'Ser es defenderse'
Ramiro de Maeztu
De lo sublime a lo ridículo
Por Alejo Vidal-Quadras
14 de octubre de 2014

No hay espectáculo más patético que ver a un mediocre aparentando grandeza. El separatismo catalán no tiene rival en este tipo de tragicomedias, en las que adopta actitudes y gestos pretendidamente heroicos para acabar demostrando lo que es: una pandilla de quiero y no puedo planteando desafíos a fuerzas que les sobrepasan y que acaban aplastándolos sin apenas despeinarse. Un par de ministros venidos de Madrid bastó para frenar los aspavientos seniles de Francesc Maciá en abril de 1931 y tres cañonazos disparados casi con desgana por el general Batet transformaron en un santiamén en octubre de 1934 a un desafiante Companys en un tembloroso guiñapo. Artur Mas sigue la tradición de sus antecesores y después de una serie de comparecencias para soltar discursos supuestamente históricos ha acabado protagonizando una rueda de prensa en la que ha anunciado su derrota disfrazándola de consulta de la señorita Pepys. No es posible llevar a Cataluña a niveles más bajos que aquellos en los que se arrastra desde que empezó esta broma del derecho a decidir.

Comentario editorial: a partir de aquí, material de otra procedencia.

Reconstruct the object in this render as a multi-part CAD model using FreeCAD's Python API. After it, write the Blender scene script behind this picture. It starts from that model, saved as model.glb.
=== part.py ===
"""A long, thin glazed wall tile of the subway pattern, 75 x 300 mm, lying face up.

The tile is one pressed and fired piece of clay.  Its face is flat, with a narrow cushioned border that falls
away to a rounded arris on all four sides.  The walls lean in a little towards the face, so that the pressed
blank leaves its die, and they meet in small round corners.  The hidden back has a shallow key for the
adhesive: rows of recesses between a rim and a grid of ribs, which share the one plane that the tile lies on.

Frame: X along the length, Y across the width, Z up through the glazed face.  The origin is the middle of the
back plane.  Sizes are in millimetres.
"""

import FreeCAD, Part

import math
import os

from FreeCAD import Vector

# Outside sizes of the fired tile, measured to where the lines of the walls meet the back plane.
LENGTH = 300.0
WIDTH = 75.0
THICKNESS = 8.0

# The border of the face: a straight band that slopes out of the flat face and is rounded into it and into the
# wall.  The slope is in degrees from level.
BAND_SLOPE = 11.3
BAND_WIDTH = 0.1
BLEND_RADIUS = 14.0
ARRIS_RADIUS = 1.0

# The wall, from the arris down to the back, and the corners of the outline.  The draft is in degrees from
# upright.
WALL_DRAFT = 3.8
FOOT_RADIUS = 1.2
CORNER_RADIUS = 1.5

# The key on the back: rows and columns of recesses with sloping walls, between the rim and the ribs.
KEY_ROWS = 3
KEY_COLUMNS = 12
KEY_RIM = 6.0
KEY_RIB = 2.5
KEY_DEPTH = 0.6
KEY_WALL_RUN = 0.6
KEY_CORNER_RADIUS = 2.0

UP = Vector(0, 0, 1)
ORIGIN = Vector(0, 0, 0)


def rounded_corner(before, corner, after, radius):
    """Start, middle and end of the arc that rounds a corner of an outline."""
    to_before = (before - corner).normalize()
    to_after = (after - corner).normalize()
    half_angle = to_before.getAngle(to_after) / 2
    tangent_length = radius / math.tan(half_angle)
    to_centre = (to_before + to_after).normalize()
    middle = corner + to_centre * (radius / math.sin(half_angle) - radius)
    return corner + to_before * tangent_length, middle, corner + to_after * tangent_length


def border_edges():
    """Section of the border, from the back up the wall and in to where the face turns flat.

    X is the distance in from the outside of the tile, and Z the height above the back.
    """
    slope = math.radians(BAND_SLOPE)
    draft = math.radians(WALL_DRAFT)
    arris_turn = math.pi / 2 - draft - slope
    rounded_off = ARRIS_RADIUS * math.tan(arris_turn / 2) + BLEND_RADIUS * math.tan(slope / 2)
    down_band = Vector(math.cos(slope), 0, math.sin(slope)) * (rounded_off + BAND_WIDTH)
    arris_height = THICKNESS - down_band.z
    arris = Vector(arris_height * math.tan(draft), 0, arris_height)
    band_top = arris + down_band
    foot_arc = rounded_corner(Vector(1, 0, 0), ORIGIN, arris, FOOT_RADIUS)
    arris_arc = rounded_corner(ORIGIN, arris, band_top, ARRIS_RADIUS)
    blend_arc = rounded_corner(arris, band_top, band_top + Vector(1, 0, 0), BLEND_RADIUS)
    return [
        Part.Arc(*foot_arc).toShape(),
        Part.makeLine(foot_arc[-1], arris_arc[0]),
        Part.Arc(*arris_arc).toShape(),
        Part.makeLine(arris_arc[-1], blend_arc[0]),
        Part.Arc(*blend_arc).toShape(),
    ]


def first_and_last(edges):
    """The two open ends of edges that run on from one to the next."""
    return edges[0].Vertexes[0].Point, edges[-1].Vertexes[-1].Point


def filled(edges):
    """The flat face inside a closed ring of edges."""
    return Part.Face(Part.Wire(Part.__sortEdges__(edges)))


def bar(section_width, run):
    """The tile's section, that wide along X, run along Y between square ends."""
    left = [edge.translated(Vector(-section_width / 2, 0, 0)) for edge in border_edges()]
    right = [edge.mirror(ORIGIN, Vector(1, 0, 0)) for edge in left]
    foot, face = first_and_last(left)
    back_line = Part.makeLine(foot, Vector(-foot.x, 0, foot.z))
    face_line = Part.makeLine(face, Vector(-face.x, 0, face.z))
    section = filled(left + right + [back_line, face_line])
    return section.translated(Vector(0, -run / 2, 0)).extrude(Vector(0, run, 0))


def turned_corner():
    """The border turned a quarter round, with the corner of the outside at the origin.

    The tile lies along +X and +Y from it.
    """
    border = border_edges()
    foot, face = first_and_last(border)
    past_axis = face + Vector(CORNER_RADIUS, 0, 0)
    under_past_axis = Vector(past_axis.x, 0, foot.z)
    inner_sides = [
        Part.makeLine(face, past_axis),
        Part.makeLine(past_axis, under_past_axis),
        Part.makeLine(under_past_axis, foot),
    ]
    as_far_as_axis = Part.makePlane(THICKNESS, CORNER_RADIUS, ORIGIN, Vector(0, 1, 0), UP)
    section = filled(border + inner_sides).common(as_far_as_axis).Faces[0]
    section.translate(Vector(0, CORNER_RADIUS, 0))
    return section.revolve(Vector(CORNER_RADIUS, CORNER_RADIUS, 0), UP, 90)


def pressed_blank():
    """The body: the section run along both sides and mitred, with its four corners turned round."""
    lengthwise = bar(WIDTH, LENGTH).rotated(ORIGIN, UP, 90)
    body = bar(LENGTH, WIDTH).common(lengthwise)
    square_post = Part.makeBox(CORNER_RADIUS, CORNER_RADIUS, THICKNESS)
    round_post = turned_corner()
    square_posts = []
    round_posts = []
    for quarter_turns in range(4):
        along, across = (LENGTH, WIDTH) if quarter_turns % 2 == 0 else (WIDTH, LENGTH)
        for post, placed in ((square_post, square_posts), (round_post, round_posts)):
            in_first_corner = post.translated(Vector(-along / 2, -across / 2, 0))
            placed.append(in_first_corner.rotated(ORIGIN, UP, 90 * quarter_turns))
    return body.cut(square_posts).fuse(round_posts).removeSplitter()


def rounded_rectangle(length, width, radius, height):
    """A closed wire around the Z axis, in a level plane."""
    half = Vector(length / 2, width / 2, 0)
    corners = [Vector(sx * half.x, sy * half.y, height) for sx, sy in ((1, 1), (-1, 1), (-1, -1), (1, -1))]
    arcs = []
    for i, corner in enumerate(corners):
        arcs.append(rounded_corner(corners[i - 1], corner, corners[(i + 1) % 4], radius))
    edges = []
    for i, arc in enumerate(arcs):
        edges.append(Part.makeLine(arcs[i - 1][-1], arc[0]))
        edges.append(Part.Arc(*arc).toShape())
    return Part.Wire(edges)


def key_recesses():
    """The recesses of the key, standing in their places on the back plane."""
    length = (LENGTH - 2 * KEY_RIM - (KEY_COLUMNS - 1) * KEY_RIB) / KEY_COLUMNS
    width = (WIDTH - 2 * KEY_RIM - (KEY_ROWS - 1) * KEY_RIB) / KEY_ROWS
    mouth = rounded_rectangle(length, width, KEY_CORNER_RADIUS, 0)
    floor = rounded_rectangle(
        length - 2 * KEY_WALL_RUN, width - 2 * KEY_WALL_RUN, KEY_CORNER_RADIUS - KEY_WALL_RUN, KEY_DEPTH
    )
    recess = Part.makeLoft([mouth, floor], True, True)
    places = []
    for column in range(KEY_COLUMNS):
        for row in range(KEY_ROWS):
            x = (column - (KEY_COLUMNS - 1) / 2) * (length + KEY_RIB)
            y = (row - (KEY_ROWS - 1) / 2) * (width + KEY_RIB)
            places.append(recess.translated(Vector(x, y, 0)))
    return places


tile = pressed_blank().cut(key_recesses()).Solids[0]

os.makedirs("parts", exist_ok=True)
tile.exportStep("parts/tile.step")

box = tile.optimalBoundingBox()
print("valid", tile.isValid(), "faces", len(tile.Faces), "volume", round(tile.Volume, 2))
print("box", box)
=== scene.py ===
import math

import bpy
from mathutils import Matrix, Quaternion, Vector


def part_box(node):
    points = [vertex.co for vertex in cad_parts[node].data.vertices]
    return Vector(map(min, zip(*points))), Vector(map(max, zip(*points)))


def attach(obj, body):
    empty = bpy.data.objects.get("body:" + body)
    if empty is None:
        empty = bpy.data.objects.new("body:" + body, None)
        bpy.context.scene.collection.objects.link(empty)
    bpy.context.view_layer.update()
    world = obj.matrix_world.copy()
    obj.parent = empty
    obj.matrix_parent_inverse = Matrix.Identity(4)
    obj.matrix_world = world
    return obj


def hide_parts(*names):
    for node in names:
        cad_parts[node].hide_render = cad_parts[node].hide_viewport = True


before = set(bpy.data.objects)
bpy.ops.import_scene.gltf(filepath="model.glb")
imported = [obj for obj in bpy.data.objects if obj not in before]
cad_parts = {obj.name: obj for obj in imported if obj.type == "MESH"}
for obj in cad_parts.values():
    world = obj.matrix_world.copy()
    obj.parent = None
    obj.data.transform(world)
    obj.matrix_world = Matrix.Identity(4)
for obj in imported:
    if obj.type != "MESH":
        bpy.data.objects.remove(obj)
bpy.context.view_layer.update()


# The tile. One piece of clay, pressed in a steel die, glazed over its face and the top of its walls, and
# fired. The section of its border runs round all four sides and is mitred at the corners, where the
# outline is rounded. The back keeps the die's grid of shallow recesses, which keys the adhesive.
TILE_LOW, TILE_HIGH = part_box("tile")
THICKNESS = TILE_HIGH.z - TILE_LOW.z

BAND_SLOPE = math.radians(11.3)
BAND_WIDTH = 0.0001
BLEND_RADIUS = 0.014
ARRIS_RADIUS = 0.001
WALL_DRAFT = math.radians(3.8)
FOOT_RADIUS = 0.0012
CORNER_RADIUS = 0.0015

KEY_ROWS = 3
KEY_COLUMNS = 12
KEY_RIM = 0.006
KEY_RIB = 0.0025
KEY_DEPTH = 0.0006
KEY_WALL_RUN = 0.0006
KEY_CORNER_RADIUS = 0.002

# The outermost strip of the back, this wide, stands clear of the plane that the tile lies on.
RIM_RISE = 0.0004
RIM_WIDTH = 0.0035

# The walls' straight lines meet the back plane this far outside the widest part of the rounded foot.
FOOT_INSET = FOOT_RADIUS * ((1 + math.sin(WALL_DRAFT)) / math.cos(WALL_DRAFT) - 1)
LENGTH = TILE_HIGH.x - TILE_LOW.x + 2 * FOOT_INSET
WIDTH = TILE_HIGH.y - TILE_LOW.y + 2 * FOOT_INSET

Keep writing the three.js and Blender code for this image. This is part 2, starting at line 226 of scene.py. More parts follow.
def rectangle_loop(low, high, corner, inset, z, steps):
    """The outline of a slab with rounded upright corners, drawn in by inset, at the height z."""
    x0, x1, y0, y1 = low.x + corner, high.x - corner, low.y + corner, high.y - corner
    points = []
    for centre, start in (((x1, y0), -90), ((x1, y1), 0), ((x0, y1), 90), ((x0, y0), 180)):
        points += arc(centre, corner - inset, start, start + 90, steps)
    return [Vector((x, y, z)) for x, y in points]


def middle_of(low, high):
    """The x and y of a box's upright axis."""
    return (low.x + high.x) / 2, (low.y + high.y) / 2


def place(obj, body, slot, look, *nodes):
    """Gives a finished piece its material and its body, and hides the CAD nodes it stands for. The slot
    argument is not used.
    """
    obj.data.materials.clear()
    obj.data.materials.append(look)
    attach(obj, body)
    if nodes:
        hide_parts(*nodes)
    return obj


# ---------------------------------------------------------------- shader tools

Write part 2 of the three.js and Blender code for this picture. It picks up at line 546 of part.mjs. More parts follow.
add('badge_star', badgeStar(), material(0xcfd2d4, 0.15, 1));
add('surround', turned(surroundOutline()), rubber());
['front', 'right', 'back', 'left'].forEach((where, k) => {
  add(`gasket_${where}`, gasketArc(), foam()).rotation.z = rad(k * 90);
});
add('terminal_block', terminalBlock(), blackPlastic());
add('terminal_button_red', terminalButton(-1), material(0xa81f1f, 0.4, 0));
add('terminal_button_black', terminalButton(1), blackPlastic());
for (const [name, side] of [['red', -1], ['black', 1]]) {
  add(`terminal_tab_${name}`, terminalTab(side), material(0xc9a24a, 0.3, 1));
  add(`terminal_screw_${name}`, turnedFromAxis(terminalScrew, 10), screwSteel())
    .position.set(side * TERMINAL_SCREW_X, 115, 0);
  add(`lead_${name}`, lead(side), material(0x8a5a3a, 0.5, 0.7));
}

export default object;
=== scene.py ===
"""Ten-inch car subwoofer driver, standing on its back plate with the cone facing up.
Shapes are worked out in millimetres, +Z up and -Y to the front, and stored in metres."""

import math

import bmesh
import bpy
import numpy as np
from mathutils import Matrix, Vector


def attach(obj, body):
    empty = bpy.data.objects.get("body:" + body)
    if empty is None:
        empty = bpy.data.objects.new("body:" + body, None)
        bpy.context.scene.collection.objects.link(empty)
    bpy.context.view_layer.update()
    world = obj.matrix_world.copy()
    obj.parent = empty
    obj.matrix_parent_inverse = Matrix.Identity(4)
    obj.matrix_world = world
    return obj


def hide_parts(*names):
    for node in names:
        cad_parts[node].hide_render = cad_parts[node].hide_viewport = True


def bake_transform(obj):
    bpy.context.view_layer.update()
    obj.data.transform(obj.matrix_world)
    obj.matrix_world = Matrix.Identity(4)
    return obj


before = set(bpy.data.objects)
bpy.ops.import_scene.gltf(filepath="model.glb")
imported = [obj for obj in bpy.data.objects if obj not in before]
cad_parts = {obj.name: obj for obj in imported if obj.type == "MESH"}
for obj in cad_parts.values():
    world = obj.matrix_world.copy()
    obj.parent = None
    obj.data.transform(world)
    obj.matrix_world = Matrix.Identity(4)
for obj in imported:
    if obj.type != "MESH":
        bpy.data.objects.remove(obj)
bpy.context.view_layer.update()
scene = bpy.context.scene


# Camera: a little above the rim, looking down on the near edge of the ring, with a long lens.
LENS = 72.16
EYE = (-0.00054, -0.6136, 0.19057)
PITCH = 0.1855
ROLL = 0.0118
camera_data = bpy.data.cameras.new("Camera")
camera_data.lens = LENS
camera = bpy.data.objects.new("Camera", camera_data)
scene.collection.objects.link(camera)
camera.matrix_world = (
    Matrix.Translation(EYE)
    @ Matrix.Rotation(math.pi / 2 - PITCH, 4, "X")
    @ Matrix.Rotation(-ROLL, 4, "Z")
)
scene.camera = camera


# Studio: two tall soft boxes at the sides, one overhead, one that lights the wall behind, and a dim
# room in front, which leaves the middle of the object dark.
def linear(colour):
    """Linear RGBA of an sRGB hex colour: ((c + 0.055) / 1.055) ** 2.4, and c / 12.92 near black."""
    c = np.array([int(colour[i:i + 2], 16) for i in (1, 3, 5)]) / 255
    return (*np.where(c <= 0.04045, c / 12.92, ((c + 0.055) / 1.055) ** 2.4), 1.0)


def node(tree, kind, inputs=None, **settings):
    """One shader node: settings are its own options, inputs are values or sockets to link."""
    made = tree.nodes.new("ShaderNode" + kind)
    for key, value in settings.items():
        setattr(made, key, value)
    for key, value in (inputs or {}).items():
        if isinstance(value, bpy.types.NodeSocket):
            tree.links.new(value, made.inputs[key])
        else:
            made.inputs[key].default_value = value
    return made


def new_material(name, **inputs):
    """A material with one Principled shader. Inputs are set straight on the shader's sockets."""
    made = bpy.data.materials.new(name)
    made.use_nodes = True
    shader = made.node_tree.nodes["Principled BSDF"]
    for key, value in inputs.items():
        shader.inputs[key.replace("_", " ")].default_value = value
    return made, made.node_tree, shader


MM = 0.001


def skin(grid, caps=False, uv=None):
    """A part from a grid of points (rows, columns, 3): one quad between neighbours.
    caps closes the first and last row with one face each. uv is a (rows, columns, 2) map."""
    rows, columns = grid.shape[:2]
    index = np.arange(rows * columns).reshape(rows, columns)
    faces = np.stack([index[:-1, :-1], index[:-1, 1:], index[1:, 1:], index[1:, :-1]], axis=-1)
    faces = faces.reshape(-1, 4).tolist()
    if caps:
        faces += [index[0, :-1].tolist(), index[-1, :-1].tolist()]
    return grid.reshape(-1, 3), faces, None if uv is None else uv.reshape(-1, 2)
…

España se encuentra en una etapa particularmente infausta de su devenir colectivo, en la que se debate entre las ásperas mallas del fracaso de su modelo productivo, de la corrupción desatada de sus instituciones y del descoyuntamiento de su unidad nacional, pero Cataluña está mucho peor que el resto de territorios del Reino. Si en España los responsables públicos roban en demasía, en Cataluña lo hacen a mansalva, con el impudor añadido de entregarse al saqueo del erario envueltos en banderas flameantes. Si las demás Comunidades Autónomas se encuentran endeudadas, la Generalitat ha entrado en bancarrota, sólo disimulada por las masivas transferencias de fondos de ese Estado que los independentistas quieren abandonar. Si la mayoría de políticos de más allá del Ebro demuestra un dominio escaso del idioma, los soberanistas catalanes rozan el analfabetismo. Si la violencia callejera se enseñorea de las ciudades españolas, en Cataluña reina el vandalismo desatado. Si los medios de comunicación mesetarios se dejan influir en exceso por el poder, la prensa catalana lame las botas de sus gobernantes hasta extremos abyectos. Si la sociedad civil española flaquea colonizada por los partidos, la catalana exhibe una cobardía y una adulación a los jerarcas del régimen nacionalista que despiertan vergüenza ajena. Y con estos mimbres podridos pretenden levantar una nación, cuando suerte tendrán si no acaban en la cárcel, pero no por violar el orden constitucional, sino por ladrones.